+++ Data for this exercise

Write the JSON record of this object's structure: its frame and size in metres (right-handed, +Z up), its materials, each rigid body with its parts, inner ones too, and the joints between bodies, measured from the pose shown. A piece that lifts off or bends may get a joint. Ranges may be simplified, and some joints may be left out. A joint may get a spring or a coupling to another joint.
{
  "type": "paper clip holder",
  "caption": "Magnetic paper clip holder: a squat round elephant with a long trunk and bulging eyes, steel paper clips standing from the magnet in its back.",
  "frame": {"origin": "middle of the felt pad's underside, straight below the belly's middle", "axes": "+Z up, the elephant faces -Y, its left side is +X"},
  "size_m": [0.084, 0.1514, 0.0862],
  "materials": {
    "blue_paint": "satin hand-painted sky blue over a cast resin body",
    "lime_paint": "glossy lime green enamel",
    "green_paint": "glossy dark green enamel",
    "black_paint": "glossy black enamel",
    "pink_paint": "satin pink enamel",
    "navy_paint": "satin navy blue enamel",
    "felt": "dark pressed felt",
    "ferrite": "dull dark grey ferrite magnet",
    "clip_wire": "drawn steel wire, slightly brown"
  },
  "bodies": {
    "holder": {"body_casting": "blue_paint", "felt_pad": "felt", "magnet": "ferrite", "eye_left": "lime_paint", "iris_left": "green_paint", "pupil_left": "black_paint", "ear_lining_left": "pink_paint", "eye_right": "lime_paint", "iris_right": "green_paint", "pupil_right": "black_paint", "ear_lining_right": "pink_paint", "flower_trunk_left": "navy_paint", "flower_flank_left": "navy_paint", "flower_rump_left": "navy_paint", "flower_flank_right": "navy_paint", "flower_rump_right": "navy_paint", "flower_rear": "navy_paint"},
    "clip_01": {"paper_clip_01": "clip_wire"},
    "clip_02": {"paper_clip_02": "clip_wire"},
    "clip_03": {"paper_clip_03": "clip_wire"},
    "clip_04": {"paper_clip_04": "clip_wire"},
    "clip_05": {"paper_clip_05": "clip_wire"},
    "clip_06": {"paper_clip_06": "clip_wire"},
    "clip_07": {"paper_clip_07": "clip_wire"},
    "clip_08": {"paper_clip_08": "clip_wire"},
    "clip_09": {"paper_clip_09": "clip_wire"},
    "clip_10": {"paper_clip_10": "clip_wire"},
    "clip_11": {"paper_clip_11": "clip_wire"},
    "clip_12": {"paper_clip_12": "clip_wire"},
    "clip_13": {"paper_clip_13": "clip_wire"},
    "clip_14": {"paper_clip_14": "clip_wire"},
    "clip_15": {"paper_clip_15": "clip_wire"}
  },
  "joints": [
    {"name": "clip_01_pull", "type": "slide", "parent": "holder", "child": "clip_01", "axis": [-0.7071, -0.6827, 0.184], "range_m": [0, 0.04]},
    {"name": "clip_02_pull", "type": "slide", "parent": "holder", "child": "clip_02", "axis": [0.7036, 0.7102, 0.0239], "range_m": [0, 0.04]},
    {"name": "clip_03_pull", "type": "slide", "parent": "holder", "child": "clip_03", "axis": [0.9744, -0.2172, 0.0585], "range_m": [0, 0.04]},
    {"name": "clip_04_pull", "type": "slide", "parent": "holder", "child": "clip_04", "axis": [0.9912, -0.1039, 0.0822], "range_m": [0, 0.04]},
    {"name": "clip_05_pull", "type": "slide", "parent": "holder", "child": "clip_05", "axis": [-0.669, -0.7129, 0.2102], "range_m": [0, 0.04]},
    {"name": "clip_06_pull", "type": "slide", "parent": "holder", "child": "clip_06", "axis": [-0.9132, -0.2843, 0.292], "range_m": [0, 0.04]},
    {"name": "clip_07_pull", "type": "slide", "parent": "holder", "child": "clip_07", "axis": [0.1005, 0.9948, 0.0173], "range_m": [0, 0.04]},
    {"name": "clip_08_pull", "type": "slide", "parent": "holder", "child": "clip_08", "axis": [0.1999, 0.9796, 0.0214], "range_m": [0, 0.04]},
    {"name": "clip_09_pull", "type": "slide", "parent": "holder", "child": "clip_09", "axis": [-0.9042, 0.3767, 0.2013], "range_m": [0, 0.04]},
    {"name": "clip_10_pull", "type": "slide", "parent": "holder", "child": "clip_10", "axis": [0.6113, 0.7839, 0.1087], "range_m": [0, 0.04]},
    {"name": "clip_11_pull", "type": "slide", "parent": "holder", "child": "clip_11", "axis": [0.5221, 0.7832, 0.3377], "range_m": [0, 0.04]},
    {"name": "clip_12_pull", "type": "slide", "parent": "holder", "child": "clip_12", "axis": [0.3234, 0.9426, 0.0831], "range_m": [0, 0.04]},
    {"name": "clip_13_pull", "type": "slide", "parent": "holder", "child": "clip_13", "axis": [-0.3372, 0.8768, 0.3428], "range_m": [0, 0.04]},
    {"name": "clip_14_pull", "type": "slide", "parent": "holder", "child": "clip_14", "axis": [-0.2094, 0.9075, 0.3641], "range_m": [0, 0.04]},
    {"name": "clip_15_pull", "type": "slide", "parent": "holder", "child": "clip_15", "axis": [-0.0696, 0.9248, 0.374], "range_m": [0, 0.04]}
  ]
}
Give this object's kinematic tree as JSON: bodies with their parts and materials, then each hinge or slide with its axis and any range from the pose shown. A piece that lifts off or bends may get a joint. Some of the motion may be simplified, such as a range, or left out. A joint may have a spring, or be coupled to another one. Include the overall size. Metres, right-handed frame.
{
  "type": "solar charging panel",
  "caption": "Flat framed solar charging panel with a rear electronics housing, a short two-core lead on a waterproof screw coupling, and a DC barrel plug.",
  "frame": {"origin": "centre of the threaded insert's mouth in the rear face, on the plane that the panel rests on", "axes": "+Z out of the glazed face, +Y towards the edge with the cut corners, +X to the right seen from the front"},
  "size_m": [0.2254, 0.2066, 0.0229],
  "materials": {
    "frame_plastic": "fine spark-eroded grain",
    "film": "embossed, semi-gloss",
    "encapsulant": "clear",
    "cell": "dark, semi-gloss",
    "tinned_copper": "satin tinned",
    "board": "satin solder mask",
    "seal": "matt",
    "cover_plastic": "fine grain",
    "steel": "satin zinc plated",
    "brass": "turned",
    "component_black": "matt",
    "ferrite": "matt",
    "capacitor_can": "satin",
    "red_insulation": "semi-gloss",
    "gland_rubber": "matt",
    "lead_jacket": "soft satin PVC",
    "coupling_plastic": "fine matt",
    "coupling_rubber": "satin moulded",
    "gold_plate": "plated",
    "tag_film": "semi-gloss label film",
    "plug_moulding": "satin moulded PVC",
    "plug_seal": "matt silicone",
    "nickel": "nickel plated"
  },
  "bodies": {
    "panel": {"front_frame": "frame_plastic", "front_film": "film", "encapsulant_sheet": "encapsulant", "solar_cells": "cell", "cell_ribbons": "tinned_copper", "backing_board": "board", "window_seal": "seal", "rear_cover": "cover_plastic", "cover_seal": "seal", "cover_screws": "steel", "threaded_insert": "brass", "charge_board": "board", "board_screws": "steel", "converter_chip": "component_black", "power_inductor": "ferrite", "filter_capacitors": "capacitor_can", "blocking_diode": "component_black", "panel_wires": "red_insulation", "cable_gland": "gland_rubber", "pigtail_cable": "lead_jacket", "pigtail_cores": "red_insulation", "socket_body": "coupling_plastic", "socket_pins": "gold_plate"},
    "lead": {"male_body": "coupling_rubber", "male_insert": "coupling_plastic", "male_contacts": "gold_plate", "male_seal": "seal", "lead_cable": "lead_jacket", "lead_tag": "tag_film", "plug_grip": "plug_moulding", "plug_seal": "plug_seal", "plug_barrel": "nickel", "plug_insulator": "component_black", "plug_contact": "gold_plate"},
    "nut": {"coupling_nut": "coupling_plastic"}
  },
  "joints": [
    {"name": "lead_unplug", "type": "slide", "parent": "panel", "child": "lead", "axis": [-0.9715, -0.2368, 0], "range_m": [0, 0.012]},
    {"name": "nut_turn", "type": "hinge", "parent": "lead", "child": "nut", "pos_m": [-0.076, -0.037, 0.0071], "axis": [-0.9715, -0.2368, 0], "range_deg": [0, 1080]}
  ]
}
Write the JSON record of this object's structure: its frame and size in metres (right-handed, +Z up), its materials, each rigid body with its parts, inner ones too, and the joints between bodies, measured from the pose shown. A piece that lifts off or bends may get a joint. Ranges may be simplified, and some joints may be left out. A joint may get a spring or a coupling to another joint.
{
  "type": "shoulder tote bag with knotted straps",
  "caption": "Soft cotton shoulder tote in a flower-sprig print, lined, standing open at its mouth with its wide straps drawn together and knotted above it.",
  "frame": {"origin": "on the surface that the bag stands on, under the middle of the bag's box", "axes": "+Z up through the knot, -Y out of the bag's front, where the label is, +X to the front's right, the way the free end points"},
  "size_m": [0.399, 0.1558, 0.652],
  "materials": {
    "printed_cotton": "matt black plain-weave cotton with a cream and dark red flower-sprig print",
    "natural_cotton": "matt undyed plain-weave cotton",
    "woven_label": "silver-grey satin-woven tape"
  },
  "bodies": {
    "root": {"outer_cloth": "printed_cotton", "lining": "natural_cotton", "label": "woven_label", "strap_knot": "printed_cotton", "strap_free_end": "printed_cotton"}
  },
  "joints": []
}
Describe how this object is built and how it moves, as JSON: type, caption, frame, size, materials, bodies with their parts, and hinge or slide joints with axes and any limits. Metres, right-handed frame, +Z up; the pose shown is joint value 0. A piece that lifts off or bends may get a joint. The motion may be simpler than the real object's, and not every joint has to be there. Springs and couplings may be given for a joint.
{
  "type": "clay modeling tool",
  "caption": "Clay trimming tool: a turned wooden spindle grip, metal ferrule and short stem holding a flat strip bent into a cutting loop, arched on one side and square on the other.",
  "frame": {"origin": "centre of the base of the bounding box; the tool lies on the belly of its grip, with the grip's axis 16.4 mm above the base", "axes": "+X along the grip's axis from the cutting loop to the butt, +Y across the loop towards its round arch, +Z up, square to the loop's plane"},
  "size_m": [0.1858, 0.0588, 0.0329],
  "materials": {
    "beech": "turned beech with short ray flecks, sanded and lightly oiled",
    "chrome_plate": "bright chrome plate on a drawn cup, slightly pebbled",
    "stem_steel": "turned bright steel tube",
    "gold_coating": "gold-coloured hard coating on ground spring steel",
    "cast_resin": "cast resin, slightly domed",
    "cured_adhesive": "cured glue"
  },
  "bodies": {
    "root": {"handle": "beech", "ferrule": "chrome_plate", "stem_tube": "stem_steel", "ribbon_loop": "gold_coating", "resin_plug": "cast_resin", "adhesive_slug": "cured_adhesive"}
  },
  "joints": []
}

++++++

(Prompt):
Repeat exactly the lines above, starting with the line that contains "Describe how this" and ending with the last line, both included, and nothing else.

(Output of the exercise):
Describe how this object is built and how it moves, as JSON: type, caption, frame, size, materials, bodies with their parts, and hinge or slide joints with axes and any limits. Metres, right-handed frame, +Z up; the pose shown is joint value 0. A piece that lifts off or bends may get a joint. The motion may be simpler than the real object's, and not every joint has to be there. Springs and couplings may be given for a joint.
{
  "type": "clay modeling tool",
  "caption": "Clay trimming tool: a turned wooden spindle grip, metal ferrule and short stem holding a flat strip bent into a cutting loop, arched on one side and square on the other.",
  "frame": {"origin": "centre of the base of the bounding box; the tool lies on the belly of its grip, with the grip's axis 16.4 mm above the base", "axes": "+X along the grip's axis from the cutting loop to the butt, +Y across the loop towards its round arch, +Z up, square to the loop's plane"},
  "size_m": [0.1858, 0.0588, 0.0329],
  "materials": {
    "beech": "turned beech with short ray flecks, sanded and lightly oiled",
    "chrome_plate": "bright chrome plate on a drawn cup, slightly pebbled",
    "stem_steel": "turned bright steel tube",
    "gold_coating": "gold-coloured hard coating on ground spring steel",
    "cast_resin": "cast resin, slightly domed",
    "cured_adhesive": "cured glue"
  },
  "bodies": {
    "root": {"handle": "beech", "ferrule": "chrome_plate", "stem_tube": "stem_steel", "ribbon_loop": "gold_coating", "resin_plug": "cast_resin", "adhesive_slug": "cured_adhesive"}
  },
  "joints": []
}